Bad Day at Riverbend
- Cover
- Author: Chris Van Allsburg
- Illustrator: Chris Van Allsburg
- Genre: Children's literature
- Publisher: Houghton Mifflin Harcourt Publishing Company
- Publication date: 1995
- Publication place: United States
- Media type: Print (hardcover)
- Preceded by: The Sweetest Fig
- Followed by: Zathura

= Bad Day at Riverbend =

Book by Chris Van Allsburg

Bad Day at Riverbend is a 1995 children's book written by American writer Chris Van Allsburg.

== Plot ==
At first, the book takes a different format than Chris Van Allburg’s usual style, in black and white. On a quiet day at the Western town of Riverbend, local sheriff Ned Hardy sees a bright light across the hill. Soon after, he hears that a colorful slime is covering many animals. When he heads out to investigate, he finds the local stagecoach driver covered in this mass and unable to speak. Upon returning to Riverbend, he finds it too covered in the slime. The citizens say that it appeared after the light. Distraught but unwilling to surrender, Hardy heads on towards where the light came from with his men. They find a large stick man-like figure in the mountain and deem him as the culprit. However, just as they charge, Hardy and his men are covered in the substance and are unable to move or speak.

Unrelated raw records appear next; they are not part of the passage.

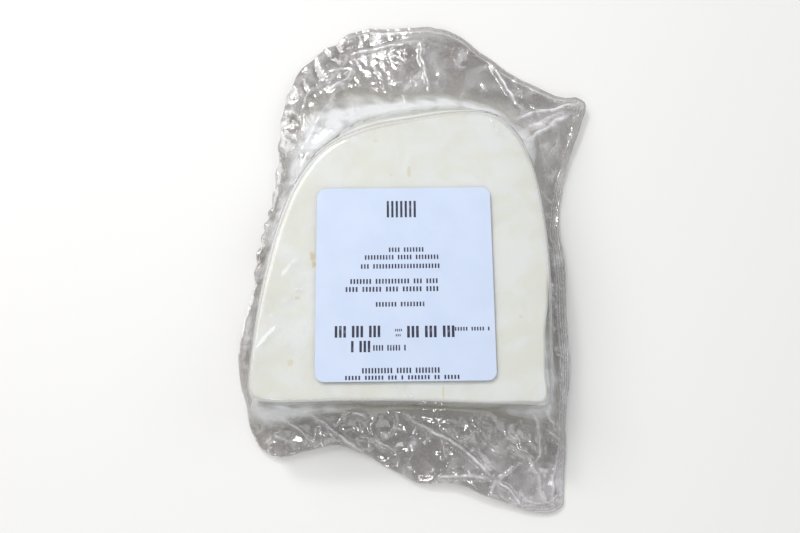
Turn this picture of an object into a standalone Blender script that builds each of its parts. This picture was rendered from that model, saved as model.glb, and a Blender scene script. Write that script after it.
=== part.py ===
"""A block of feta cheese sealed in a clear film bag, with a paper label stuck on top.

The block is an arch seen from above: one straight side, two nearly straight flanks and a rounded end.
Its top face has a soft edge, and its wall leans out on the way down, most of all at the rounded end.
The film lies tight over the block, leaves its wall part of the way down and spreads round it as a
crumpled skirt. The bag is one closed solid with the block inside it, and the label is a thin plate on it.

Axes: +X to the right of the label, +Y from the straight side to the rounded end, +Z up.
The origin is on the surface that the bag lies on, under the middle of its bounding box.
Bearings are degrees round the block, counter-clockwise from +X.
"""

import math

import bmesh
import bpy
import numpy as np

MM = 0.001

# The block of cheese. Outlines are in millimetres from the middle of the label.
BLOCK_HEIGHT = 28 * MM
BLOCK_MIDDLE = (0.0, 8.0)
BLOCK_OUTLINE = (
    (44.6, -38.9), (46.2, -37.4), (47.2, -18), (47.6, 4), (46.3, 24), (43.3, 40.5), (38.6, 51.5),
    (30.5, 58.8), (20, 60), (2, 57.5), (-15, 53.6), (-27, 47), (-36, 35.5), (-42, 20), (-46.2, 1),
    (-48.7, -20), (-49.2, -34.5), (-47.6, -37), (-41, -38.1), (-20, -37.7), (3, -37.8), (36, -38.8),
)
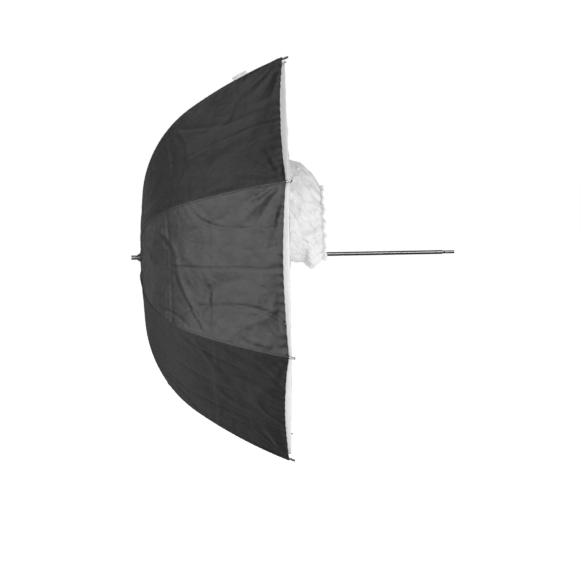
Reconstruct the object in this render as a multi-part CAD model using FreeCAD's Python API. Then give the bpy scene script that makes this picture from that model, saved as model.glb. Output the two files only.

Suddenly, a hand and crayon in Van Allsburg's art style appears. It is then revealed that the strange matter was none other than crayon scribbles, and that Sheriff Hardy and Riverbend are part of a coloring book owned by a small boy who loves cowboys. The book ends saying that the light went out as the boy is shown leaving, indicating that the light was in fact a lamp.